Self-joining orders within a reasonable time window and filtering for different skus with similar descriptions (colors are always parenthesized) yields one match to an order from the customer in the previous puzzle.

select c.phone
from orders as o1
join orders_items as oi1 using (orderid)
join products as p1 using (sku)
join orders as o2
  on date_trunc('day', o2.ordered) = date_trunc('day', o1.ordered)
  and o2.ordered between o1.ordered - interval '1 hour' and o1.ordered + interval '1 hour'
  and o2.customerid <> o1.customerid
join orders_items as oi2 on oi2.orderid = o2.orderid
join products as p2 on p2.sku = oi2.sku
join customers as c on c.customerid = o2.customerid
where o1.customerid = 8342
  and p1.sku <> p2.sku
  and regexp_replace(p1.description, '\([^)]+\)', '') =
      regexp_replace(p2.description, '\([^)]+\)', '');

day eight: snake

Another simple slicing problem to wrap it up: join everything in, filter for product descriptions, count, grab the highest.

select c.phone
from customers as c
join orders as o using (customerid)
join orders_items as oi using (orderid)
join products as p using (sku)
where p.description ilike 'noah%'
group by c.name, c.phone
order by count(*) desc
limit 1;

retrospectively

I had fun!
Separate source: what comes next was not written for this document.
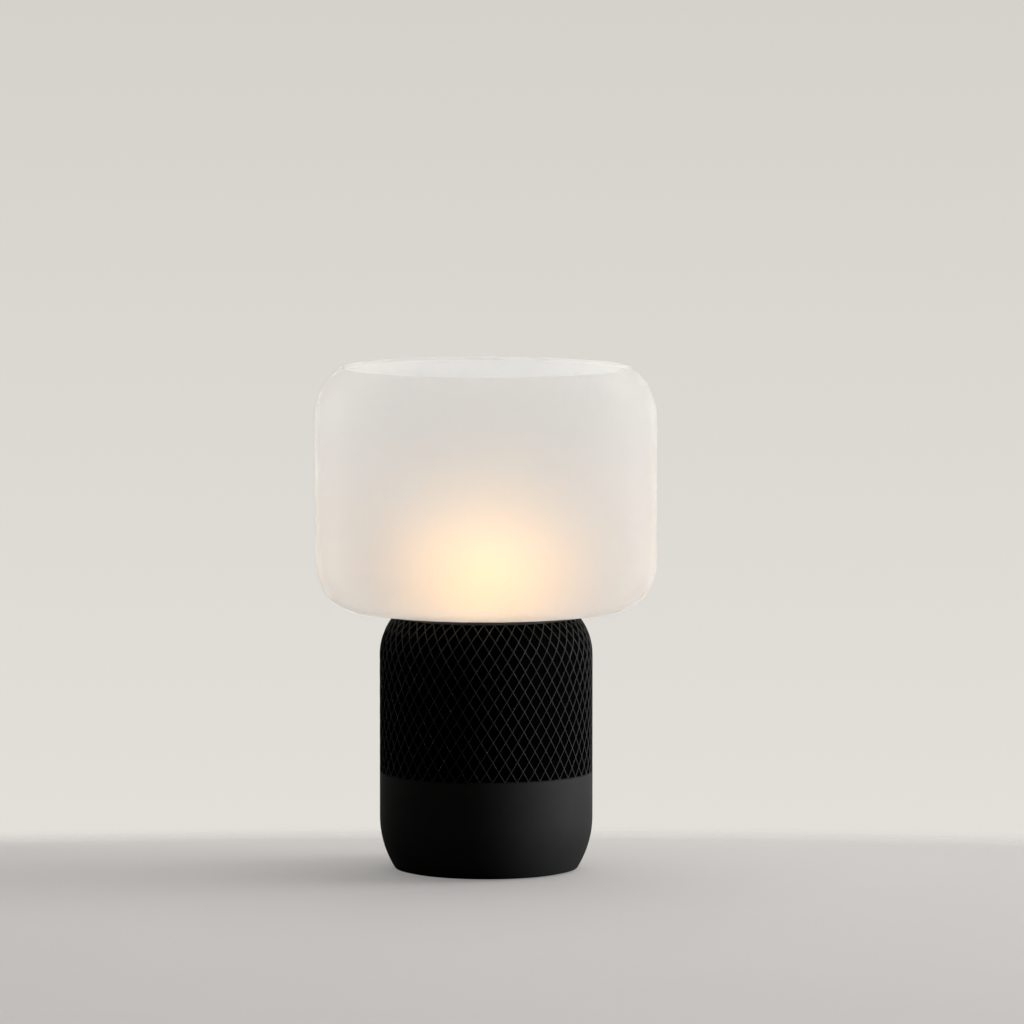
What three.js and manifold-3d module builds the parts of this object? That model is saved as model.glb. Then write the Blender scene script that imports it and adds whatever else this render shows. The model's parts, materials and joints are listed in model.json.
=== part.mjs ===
// A table-lamp speaker: a black cylindrical speaker base with a diamond grille, and a frosted glass
// shade that drops onto a bayonet collar over an opal bulb.
// Millimetres, +Z up. The origin is the centre of the foot, and the front of the speaker faces -Y.
import * as THREE from 'three';
import { mergeVertices } from 'three/addons/utils/BufferGeometryUtils.js';
import Module from 'manifold-3d';

const wasm = await Module();
wasm.setup();

// ---------------------------------------------------------------- driving dimensions
const BASE_R = 68.8; // straight wall of the base
const BASE_BOTTOM_Z = 0.9; // lower edge of the housing, just off the table
const TAPER_Z = 34.6; // below this the wall curves in towards the foot
const TAPER_R = 63; // radius of that curve
const SHOULDER_Z = 139.4; // above this the wall curves in towards the shade
const SHOULDER_R = 38.7;
const BAND_Z = 63.65; // joint between the plain housing and the grille
const GRILLE_TOP_Z = 166;
const SHADE_R = 110;
const SHADE_BOTTOM_Z = 168.7;
const SHADE_TOP_Z = 325.5;
const SHADE_SHOULDER_R = 41; // upper corner, cut off by the open rim
const SHADE_SHOULDER_Z = 292.3;
const SHADE_FOOT_R = 26.7; // lower corner, across
const SHADE_FOOT_H = 33.9; // lower corner, up
const SHADE_HOLE_R = 45.2;
const GLASS = 3;

const WALL = 2.6; // housing
const GRILLE_WALL = 1.8;
const CLOTH_WALL = 0.6;
const GAP = 0.3; // between pieces that touch on the real object
const HALF_GAP = GAP / 2;

const ROUND = 40; // sides of the large shells
const SMALL = 20; // sides of small turned pieces
const TINY = 10; // sides of pins and screws

// ---------------------------------------------------------------- materials
function finish(colour, roughness, metalness = 0, more = {}) {
  return new THREE.MeshStandardMaterial({ color: colour, roughness, metalness, ...more });
}
const MATERIAL = {
  housing: finish(0x151516, 0.55),
  grille: finish(0x1c1c1c, 0.5),
  cloth: finish(0x070707, 0.95),
  innerPlastic: finish(0x232427, 0.6),
  rubber: finish(0x0d0d0d, 0.9),
  glass: finish(0xf1eeea, 0.45, 0, { transparent: true, opacity: 0.8 }),
  opal: finish(0xfff3dc, 0.4),
  whitePlastic: finish(0xeeeeea, 0.45),
  nickel: finish(0xc9c7c0, 0.3, 1),
  brass: finish(0xb48a3c, 0.35, 1),
  steel: finish(0x8d9095, 0.35, 1),
  ferrite: finish(0x2c2c2e, 0.8),
  cone: finish(0x141414, 0.85),
  copper: finish(0xa9623a, 0.4, 1),
  board: finish(0x12402a, 0.5),
  aluminium: finish(0xa7abb0, 0.4, 1),
  clear: finish(0xe8eef0, 0.1, 0, { transparent: true, opacity: 0.5 }),
};

const speaker = new THREE.Group();

function add(name, geometry, material, [x, y, z] = [0, 0, 0]) {
  const mesh = new THREE.Mesh(geometry, material);
  mesh.name = name;
  mesh.position.set(x, y, z);
  speaker.add(mesh);
  return mesh;
}

// ---------------------------------------------------------------- solids and booleans
// A geometry as a manifold-3d solid, with shared vertices merged and collapsed faces dropped.
function solid(geometry) {
  const bare = geometry.index ? geometry.toNonIndexed() : geometry.clone();
  bare.deleteAttribute('normal');
  bare.deleteAttribute('uv');
  const merged = mergeVertices(bare, 1e-4);
  const faces = [];
  const index = merged.index.array;
  for (let i = 0; i < index.length; i += 3) {
    const [a, b, c] = index.slice(i, i + 3);
    if (a !== b && b !== c && c !== a) faces.push(a, b, c);
  }
  return new wasm.Manifold(new wasm.Mesh({
    numProp: 3,
    vertProperties: merged.attributes.position.array,
    triVerts: new Uint32Array(faces),
  }));
}

function geometryOf(shape) {
  const mesh = shape.getMesh();
  return new THREE.BufferGeometry()
    .setAttribute('position', new THREE.BufferAttribute(Float32Array.from(mesh.vertProperties), 3))
    .setIndex(new THREE.BufferAttribute(Uint32Array.from(mesh.triVerts), 1));
}

const joined = (...geometries) => geometries.map(solid).reduce((a, b) => a.add(b));
const cut = (shape, ...tools) => tools.map(solid).reduce((a, b) => a.subtract(b), shape);

// A box from its low corner to its high corner.
function box([x0, y0, z0], [x1, y1, z1]) {
  return new THREE.BoxGeometry(x1 - x0, y1 - y0, z1 - z0)
    .translate((x0 + x1) / 2, (y0 + y1) / 2, (z0 + z1) / 2);
}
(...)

Most of the puzzles wound up being much more straightforward than I'd hoped, but then it's tough to come up with a reasonable challenge at at the novice to intermediate level that isn't rendered trivial by expertise with a tool purpose-built for exactly this kind of information work. Other people are tackling this with VisiData, Excel, jq, or whatever else (I both want to see and absolutely do not want to solve day one in jq). That first puzzle set the bar super high, though, and variations on your basic join-where-sort-limit query had a really tough time following it. Honorable mention to days six and seven; it feels like on puzzle definition alone the smoothest difficulty curve in SQL would've been something like 2-8-3-4-5-7-6-1.